In an unusually abrupt proceeding attended by Chomsky on February 13, the Istanbul State Security Court acquitted Tas of charges of publishing "separatist propaganda," prohibited under Article 8 of Turkey's Anti-Terror Law. The text at issue was a summary of the human rights situation in southeastern Turkey, written by Chomsky. The case had embarrassed the Turkish government, which has committed itself to improving freedom of expression in Turkey as part of its bid to join the European Union. Tas was acquitted on the first day of the trial, after the prosecutor who had brought the charges unexpectedly requested an acquittal.

"It is an extraordinary outcome. Normally a case like this would drag on for a year and a half and end with a prison sentence," said Jonathan Sugden, Human Rights Watch's Turkey researcher, in Istanbul to observe the Tas trial. "We only hope that it is more than a one-time response to Chomsky's celebrity status and signals a new approach by Turkey's justice system to respect the right to free expression in all cases."

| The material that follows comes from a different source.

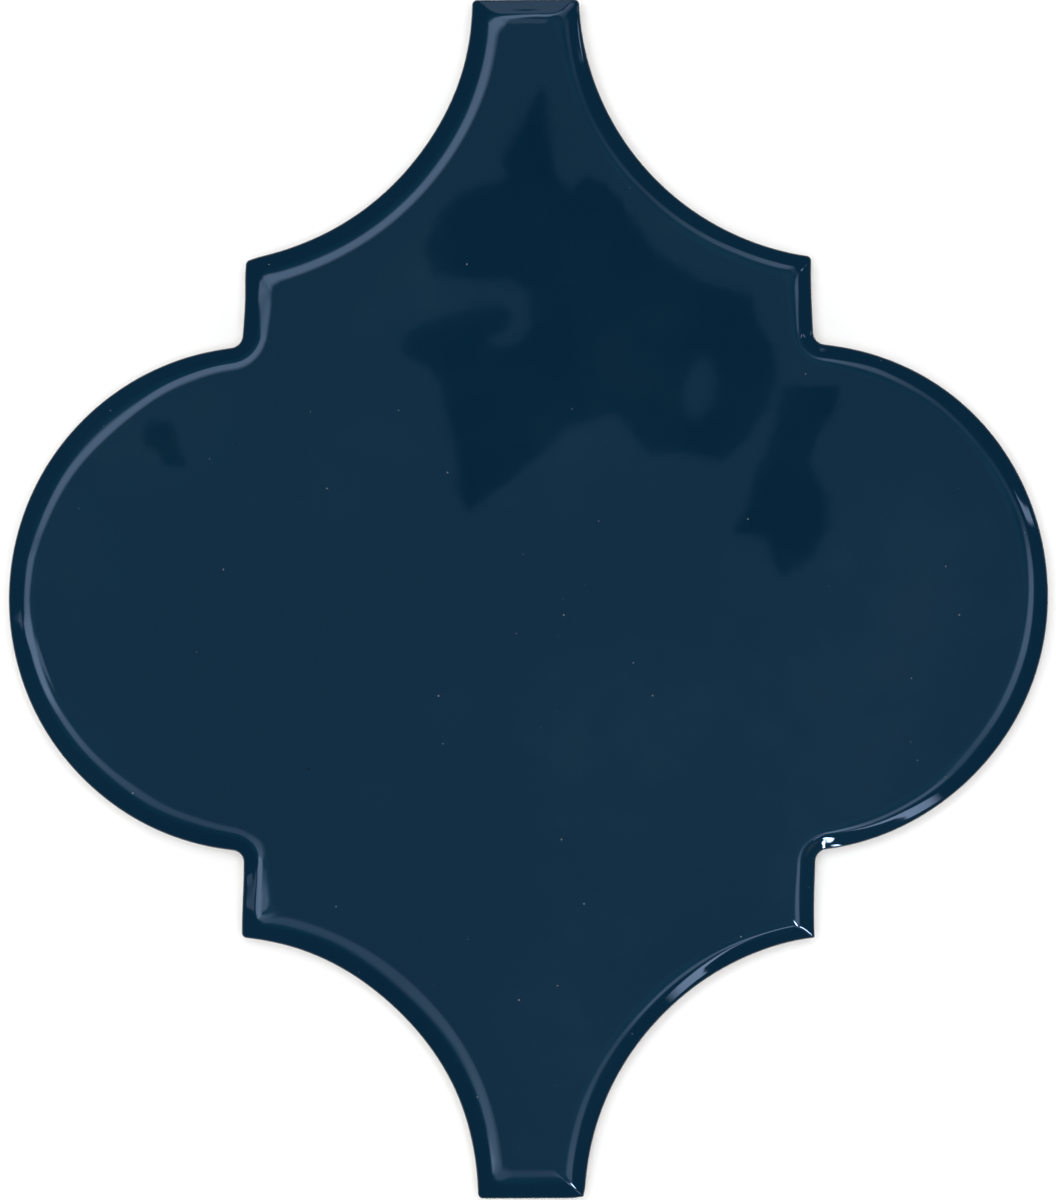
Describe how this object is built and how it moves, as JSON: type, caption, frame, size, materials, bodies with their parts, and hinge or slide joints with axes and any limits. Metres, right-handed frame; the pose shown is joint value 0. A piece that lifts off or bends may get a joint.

Human Rights Watch said that the significance of the decision would become clear in the coming weeks, as courts reach judgments in similar pending cases. Nese Duzel, a journalist whose case also came before the Istanbul State Security Court Wednesday, faces charges of "incitement to racial hatred" for publishing an interview describing the situation of the Alevi minority in Turkey.

In contrast to the Chomsky case, proceedings in the Duzel case were postponed, pending the entry into force of amendments to the article of the criminal code under which Duzel was charged. The amendments were part of what the government called a "mini-democracy package," aimed at addressing restrictions on free expression that violated international standards. Human Rights Watch discounted the impact of the recent reform, which has left in place many legal prohibitions that could be used to restrict protected expression.

"Years of monitoring human rights in Turkey have shown us that when one law is improved, another is pressed into service to restrict peaceful expression," Sugden explained. "What would truly be meaningful would be for the Turkish justice system to uphold the European Convention on Human Rights and throw out abusive cases like they did in the Tas case."